((

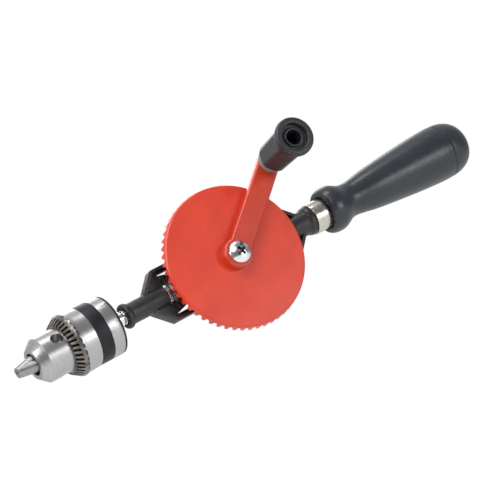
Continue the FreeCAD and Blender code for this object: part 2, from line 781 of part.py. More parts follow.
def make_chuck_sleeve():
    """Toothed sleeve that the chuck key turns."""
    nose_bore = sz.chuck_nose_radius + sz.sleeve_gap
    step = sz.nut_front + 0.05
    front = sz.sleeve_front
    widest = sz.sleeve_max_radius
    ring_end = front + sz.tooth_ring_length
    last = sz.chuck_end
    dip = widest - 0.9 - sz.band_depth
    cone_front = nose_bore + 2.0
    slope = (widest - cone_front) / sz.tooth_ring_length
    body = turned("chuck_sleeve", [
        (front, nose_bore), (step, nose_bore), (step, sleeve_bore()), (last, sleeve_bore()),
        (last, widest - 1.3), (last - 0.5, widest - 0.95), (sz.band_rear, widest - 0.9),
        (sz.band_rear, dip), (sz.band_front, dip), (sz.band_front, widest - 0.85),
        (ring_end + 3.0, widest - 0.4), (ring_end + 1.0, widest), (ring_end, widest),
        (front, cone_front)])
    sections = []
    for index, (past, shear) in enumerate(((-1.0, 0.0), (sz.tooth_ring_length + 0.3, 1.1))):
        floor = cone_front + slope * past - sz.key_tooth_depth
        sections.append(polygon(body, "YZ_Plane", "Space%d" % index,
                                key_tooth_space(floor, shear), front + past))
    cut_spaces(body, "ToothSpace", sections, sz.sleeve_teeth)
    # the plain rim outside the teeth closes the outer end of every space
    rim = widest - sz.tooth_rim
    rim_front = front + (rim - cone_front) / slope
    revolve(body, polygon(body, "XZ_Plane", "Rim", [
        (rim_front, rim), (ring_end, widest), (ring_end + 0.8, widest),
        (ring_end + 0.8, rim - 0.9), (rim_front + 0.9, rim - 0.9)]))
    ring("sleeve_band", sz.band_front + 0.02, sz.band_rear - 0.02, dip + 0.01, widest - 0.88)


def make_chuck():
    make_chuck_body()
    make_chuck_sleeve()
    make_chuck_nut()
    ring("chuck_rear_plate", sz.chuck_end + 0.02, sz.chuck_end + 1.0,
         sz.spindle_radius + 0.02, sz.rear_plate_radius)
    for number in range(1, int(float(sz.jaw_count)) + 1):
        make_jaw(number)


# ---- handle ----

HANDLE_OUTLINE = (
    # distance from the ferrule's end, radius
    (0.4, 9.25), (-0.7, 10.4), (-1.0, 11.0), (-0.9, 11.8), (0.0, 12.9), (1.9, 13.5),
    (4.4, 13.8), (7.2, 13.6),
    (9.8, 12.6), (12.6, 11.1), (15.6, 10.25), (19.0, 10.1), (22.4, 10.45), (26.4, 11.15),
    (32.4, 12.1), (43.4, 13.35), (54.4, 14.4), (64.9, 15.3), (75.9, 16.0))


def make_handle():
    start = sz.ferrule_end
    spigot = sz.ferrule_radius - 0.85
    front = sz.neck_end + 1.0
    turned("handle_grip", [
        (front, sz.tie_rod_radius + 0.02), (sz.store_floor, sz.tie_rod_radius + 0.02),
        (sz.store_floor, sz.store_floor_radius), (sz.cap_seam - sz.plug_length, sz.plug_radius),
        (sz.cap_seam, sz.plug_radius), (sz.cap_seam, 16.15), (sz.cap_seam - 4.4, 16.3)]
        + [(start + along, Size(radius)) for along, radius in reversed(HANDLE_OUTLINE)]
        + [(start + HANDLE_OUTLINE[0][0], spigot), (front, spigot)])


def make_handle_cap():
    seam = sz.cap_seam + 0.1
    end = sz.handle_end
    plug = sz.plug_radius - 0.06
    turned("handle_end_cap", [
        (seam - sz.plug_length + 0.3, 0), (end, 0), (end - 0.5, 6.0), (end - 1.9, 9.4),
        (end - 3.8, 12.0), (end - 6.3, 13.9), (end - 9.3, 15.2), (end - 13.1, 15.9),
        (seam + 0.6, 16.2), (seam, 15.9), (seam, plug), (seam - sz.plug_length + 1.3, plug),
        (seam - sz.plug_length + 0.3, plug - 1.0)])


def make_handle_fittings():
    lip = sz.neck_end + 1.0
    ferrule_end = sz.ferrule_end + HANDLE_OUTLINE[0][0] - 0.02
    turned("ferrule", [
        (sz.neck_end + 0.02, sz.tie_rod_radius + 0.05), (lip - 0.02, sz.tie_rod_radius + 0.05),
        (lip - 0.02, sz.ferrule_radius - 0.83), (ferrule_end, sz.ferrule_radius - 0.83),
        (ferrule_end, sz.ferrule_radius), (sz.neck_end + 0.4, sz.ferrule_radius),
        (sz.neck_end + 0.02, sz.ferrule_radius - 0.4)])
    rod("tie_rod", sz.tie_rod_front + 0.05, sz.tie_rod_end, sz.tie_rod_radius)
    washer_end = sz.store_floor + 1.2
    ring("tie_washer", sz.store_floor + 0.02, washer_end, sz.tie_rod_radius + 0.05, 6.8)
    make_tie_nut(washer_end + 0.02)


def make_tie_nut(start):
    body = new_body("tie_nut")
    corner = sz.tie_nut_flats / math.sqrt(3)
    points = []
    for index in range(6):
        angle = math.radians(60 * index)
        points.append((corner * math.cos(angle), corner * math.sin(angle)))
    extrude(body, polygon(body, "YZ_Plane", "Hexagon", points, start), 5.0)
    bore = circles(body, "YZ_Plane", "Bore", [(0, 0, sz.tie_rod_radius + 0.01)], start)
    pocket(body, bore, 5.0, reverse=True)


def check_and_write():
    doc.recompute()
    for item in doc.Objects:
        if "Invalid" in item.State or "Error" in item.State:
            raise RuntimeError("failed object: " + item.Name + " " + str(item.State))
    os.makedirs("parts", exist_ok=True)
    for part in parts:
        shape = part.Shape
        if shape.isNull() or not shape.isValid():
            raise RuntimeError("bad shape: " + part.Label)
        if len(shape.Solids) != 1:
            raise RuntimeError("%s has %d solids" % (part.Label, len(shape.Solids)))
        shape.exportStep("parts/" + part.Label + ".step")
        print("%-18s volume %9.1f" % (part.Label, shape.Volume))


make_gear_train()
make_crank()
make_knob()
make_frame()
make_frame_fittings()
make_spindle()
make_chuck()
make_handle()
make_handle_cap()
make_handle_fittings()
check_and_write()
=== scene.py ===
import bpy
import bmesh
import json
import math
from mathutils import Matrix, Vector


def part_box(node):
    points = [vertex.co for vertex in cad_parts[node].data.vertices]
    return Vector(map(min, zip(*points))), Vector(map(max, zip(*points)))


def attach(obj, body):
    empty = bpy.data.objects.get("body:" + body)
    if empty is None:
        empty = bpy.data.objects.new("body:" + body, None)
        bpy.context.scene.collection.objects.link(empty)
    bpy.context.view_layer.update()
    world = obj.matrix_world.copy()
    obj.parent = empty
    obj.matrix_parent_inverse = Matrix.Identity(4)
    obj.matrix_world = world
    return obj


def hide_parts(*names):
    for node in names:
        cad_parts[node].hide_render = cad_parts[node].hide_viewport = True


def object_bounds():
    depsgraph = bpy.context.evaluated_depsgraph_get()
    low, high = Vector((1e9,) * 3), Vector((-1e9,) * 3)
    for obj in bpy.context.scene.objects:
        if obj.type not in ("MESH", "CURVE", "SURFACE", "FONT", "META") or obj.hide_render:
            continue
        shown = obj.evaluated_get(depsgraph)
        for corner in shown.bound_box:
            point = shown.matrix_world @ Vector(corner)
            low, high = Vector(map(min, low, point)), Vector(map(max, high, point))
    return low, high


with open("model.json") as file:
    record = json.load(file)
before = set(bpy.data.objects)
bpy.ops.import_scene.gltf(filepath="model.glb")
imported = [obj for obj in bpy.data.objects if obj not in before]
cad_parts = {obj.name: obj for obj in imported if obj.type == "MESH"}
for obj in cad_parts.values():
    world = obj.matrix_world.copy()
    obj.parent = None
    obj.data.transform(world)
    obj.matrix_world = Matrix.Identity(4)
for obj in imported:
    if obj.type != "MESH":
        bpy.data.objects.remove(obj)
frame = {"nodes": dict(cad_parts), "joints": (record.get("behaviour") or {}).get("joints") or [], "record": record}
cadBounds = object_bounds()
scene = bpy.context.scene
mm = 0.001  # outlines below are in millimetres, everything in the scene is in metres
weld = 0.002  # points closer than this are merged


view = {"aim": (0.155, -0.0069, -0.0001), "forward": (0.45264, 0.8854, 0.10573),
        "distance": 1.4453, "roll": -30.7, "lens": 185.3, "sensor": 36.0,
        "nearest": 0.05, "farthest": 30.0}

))
((

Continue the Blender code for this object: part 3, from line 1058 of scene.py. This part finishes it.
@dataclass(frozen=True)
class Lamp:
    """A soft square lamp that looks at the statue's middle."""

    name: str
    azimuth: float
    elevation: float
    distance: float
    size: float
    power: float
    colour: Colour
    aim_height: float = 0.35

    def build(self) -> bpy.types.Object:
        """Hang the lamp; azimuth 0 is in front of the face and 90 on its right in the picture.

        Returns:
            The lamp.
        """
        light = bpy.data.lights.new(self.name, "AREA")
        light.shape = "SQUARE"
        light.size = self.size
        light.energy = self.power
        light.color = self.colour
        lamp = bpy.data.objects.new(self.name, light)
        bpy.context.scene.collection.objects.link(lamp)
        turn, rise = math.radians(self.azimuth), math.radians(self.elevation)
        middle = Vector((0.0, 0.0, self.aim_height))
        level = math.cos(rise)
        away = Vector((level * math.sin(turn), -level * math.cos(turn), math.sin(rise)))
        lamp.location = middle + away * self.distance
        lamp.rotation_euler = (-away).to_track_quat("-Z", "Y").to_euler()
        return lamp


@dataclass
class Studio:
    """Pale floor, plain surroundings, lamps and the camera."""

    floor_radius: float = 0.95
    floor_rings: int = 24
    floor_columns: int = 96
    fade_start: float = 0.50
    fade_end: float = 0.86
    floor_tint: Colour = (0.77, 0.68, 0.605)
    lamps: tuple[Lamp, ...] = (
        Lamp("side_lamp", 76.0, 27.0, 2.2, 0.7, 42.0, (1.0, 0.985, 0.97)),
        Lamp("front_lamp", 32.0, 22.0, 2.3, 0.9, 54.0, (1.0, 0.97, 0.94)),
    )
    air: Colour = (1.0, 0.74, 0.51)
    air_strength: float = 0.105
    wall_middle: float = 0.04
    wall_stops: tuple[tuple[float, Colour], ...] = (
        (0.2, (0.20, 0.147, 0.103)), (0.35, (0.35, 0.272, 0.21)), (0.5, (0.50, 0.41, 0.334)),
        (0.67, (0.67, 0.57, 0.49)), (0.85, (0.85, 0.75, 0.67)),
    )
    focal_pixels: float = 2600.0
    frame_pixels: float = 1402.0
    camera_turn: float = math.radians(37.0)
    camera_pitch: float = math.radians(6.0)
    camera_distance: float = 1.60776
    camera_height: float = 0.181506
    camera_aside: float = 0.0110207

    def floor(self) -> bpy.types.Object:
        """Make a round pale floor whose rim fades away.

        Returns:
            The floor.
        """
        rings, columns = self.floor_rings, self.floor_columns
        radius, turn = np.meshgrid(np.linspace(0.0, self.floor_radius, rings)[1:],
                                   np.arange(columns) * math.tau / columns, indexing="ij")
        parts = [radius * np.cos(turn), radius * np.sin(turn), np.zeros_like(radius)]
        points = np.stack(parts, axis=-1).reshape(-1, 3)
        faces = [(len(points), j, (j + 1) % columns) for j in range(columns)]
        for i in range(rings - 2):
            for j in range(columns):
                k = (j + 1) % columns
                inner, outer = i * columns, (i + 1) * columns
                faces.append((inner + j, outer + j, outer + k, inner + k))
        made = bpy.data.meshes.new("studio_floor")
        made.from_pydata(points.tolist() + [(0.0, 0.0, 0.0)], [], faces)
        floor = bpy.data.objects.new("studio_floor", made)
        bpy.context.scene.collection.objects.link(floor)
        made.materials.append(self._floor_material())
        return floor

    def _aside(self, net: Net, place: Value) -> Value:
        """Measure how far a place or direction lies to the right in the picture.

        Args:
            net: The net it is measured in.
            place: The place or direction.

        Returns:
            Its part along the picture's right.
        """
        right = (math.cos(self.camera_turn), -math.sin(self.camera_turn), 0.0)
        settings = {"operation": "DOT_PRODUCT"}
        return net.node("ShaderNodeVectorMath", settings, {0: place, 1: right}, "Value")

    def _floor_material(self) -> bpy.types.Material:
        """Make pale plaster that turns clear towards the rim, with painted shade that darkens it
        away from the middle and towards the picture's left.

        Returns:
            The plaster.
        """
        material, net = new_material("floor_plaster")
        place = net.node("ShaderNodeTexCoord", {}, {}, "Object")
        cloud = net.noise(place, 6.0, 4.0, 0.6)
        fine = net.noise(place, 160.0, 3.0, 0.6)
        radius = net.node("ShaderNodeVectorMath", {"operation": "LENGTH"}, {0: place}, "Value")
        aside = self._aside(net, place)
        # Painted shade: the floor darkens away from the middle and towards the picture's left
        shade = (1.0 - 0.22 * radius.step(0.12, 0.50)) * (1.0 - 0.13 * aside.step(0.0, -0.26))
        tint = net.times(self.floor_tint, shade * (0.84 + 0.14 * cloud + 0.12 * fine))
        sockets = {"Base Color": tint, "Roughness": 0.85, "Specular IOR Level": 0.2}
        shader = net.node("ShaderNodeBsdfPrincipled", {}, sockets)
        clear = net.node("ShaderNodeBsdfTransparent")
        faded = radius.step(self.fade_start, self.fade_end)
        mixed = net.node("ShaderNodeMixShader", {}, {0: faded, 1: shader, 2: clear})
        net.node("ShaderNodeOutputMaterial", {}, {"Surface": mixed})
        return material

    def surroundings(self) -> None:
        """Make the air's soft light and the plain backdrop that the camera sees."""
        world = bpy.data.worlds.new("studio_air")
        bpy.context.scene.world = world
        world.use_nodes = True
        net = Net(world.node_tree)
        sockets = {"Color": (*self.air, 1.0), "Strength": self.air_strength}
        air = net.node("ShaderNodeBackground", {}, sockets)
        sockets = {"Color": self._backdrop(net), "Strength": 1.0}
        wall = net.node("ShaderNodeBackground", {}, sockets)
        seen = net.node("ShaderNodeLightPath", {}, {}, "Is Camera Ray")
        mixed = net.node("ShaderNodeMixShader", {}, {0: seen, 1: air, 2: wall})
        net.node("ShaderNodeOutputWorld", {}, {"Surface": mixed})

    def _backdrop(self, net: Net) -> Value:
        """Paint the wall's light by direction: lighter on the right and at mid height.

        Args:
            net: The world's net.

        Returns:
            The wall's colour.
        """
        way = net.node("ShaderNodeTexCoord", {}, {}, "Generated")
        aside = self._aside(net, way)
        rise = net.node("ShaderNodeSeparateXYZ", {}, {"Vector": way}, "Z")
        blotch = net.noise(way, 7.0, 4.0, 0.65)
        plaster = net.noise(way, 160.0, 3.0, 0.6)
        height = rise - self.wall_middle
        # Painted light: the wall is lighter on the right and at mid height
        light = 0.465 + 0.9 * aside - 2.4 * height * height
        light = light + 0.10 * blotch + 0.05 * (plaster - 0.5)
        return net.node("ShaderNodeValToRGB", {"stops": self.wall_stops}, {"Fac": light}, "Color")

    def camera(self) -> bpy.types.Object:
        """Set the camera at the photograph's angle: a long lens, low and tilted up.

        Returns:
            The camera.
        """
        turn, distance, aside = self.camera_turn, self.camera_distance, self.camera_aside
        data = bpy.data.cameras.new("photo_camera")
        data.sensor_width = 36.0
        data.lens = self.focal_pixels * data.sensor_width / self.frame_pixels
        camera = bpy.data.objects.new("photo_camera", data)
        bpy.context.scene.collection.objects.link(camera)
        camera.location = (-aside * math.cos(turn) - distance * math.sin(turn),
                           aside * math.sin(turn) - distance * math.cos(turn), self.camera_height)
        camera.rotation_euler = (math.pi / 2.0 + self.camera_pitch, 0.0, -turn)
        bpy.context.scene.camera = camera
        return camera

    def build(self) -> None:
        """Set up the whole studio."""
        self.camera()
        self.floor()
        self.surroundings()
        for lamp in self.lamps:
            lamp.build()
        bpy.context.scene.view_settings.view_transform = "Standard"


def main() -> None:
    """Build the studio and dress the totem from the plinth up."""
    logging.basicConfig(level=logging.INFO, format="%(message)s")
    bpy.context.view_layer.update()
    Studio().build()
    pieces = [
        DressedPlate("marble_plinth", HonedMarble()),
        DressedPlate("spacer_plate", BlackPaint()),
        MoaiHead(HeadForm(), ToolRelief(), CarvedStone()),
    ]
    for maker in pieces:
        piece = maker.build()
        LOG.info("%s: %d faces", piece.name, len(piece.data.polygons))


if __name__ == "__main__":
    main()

))

_Short exercise_
Taking the material above, extract exactly and only the lines from the line with "make_gear_train()" to the line with "point = shown.matrix_world", inclusive of both.

_Output for this task_
make_gear_train()
make_crank()
make_knob()
make_frame()
make_frame_fittings()
make_spindle()
make_chuck()
make_handle()
make_handle_cap()
make_handle_fittings()
check_and_write()
=== scene.py ===
import bpy
import bmesh
import json
import math
from mathutils import Matrix, Vector


def part_box(node):
    points = [vertex.co for vertex in cad_parts[node].data.vertices]
    return Vector(map(min, zip(*points))), Vector(map(max, zip(*points)))


def attach(obj, body):
    empty = bpy.data.objects.get("body:" + body)
    if empty is None:
        empty = bpy.data.objects.new("body:" + body, None)
        bpy.context.scene.collection.objects.link(empty)
    bpy.context.view_layer.update()
    world = obj.matrix_world.copy()
    obj.parent = empty
    obj.matrix_parent_inverse = Matrix.Identity(4)
    obj.matrix_world = world
    return obj


def hide_parts(*names):
    for node in names:
        cad_parts[node].hide_render = cad_parts[node].hide_viewport = True


def object_bounds():
    depsgraph = bpy.context.evaluated_depsgraph_get()
    low, high = Vector((1e9,) * 3), Vector((-1e9,) * 3)
    for obj in bpy.context.scene.objects:
        if obj.type not in ("MESH", "CURVE", "SURFACE", "FONT", "META") or obj.hide_render:
            continue
        shown = obj.evaluated_get(depsgraph)
        for corner in shown.bound_box:
            point = shown.matrix_world @ Vector(corner)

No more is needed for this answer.